• _Aim of the task_: Please give the listing again, word for word, with nothing left out.

• _Data provided_:
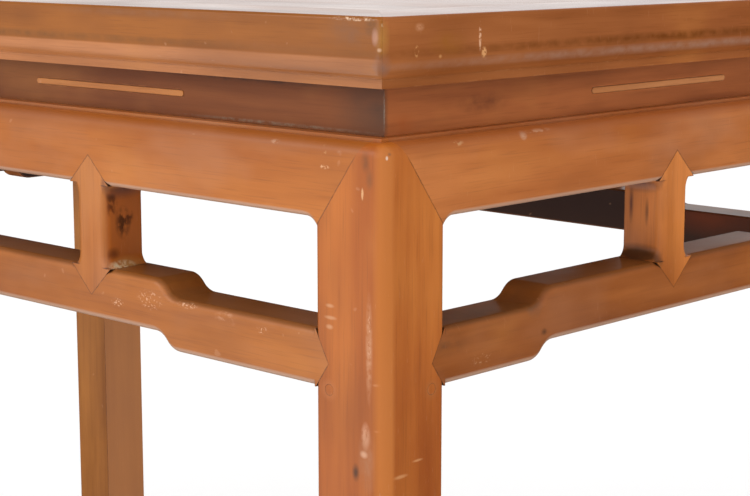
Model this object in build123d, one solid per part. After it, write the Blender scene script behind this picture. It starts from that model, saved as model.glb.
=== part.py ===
"""Waisted side table in lacquered hardwood.

Origin on the floor under the middle of the table, +X along the length, +Y to the back, +Z up.
The top is a mitred frame round floating boards. Below it come a recessed waist with inlaid
strips, aprons that embrace the legs with a mitred shoulder, humpbacked stretchers and short
struts with pointed shoulders. The legs end in inward-turned hoof feet.
"""
from build123d import *
from math import sqrt
import os

os.makedirs("parts", exist_ok=True)

# Driving sizes in millimetres
table_length = 1064.0  # over the outer faces of the legs
table_depth = 626.0
table_height = 860.0

leg_width = 58.0
leg_arris = 3.5  # rounding of the arrises beside the openings
hoof_height = 62.0
hoof_reach = 12.0  # how far the hoof turns inwards past the leg
ankle_cut = 5.0  # how much the leg narrows above the hoof
ankle_length = 110.0
toe_chamfer = 2.0
toe_height = 14.0
leg_tenon_width = 9.0
leg_tenon_length = 12.0
leg_tenon_shoulder = 3.0

top_overhang = 7.5
top_thickness = 43.5
fascia_height = 25.0
listel_height = 5.5
listel_overhang = 0.0
top_arris = 2.5
top_corner_radius = 6.5
frame_width = 70.0
frame_tenon_height = 12.0
frame_tenon_width = 26.0
frame_tenon_setback = 22.0
frame_tenon_blind = 14.0  # wood left outside the blind tenon

panel_thickness = 14.0
panel_boards = 3
tongue_thickness = 5.0
tongue_lip = 3.0  # height of the tongue above the panel's underside
tongue_length = 7.0
groove_room = 1.5  # space for the boards to swell

batten_count = 3
batten_width = 32.0
batten_height = 26.0
dovetail_height = 5.0
dovetail_neck = 20.0
dovetail_width = 25.0
batten_tenon_width = 16.0
batten_tenon_length = 16.0
batten_tenon_height = 12.0

waist_height = 31.5
waist_setback_long = 19.0
waist_setback_short = 16.0
waist_thickness = 11.0
waist_tongue = 5.0
waist_tongue_thickness = 5.0
waist_tongue_stop = 4.0  # the tongues stop this far short of the legs

inlay_length = 167.0
inlay_height = 4.4
inlay_depth = 2.0
inlay_proud = 0.5
inlay_ease = 0.3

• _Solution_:
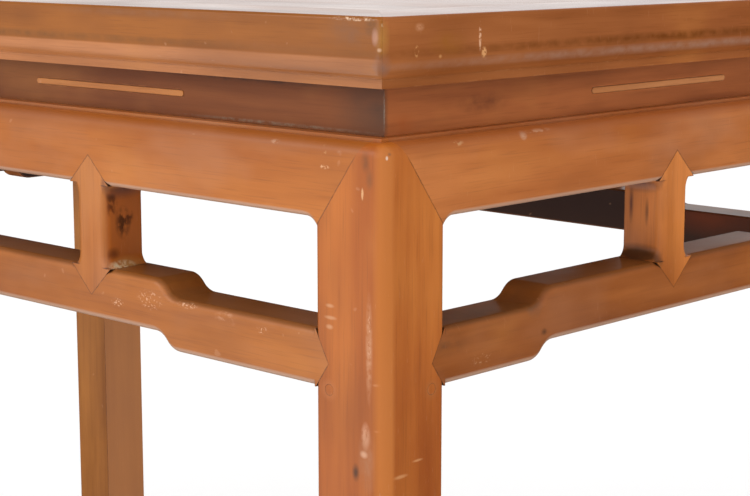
Model this object in build123d, one solid per part. After it, write the Blender scene script behind this picture. It starts from that model, saved as model.glb.
=== part.py ===
"""Waisted side table in lacquered hardwood.

Origin on the floor under the middle of the table, +X along the length, +Y to the back, +Z up.
The top is a mitred frame round floating boards. Below it come a recessed waist with inlaid
strips, aprons that embrace the legs with a mitred shoulder, humpbacked stretchers and short
struts with pointed shoulders. The legs end in inward-turned hoof feet.
"""
from build123d import *
from math import sqrt
import os

os.makedirs("parts", exist_ok=True)

# Driving sizes in millimetres
table_length = 1064.0  # over the outer faces of the legs
table_depth = 626.0
table_height = 860.0

leg_width = 58.0
leg_arris = 3.5  # rounding of the arrises beside the openings
hoof_height = 62.0
hoof_reach = 12.0  # how far the hoof turns inwards past the leg
ankle_cut = 5.0  # how much the leg narrows above the hoof
ankle_length = 110.0
toe_chamfer = 2.0
toe_height = 14.0
leg_tenon_width = 9.0
leg_tenon_length = 12.0
leg_tenon_shoulder = 3.0

top_overhang = 7.5
top_thickness = 43.5
fascia_height = 25.0
listel_height = 5.5
listel_overhang = 0.0
top_arris = 2.5
top_corner_radius = 6.5
frame_width = 70.0
frame_tenon_height = 12.0
frame_tenon_width = 26.0
frame_tenon_setback = 22.0
frame_tenon_blind = 14.0  # wood left outside the blind tenon

panel_thickness = 14.0
panel_boards = 3
tongue_thickness = 5.0
tongue_lip = 3.0  # height of the tongue above the panel's underside
tongue_length = 7.0
groove_room = 1.5  # space for the boards to swell

batten_count = 3
batten_width = 32.0
batten_height = 26.0
dovetail_height = 5.0
dovetail_neck = 20.0
dovetail_width = 25.0
batten_tenon_width = 16.0
batten_tenon_length = 16.0
batten_tenon_height = 12.0

waist_height = 31.5
waist_setback_long = 19.0
waist_setback_short = 16.0
waist_thickness = 11.0
waist_tongue = 5.0
waist_tongue_thickness = 5.0
waist_tongue_stop = 4.0  # the tongues stop this far short of the legs

inlay_length = 167.0
inlay_height = 4.4
inlay_depth = 2.0
inlay_proud = 0.5
inlay_ease = 0.3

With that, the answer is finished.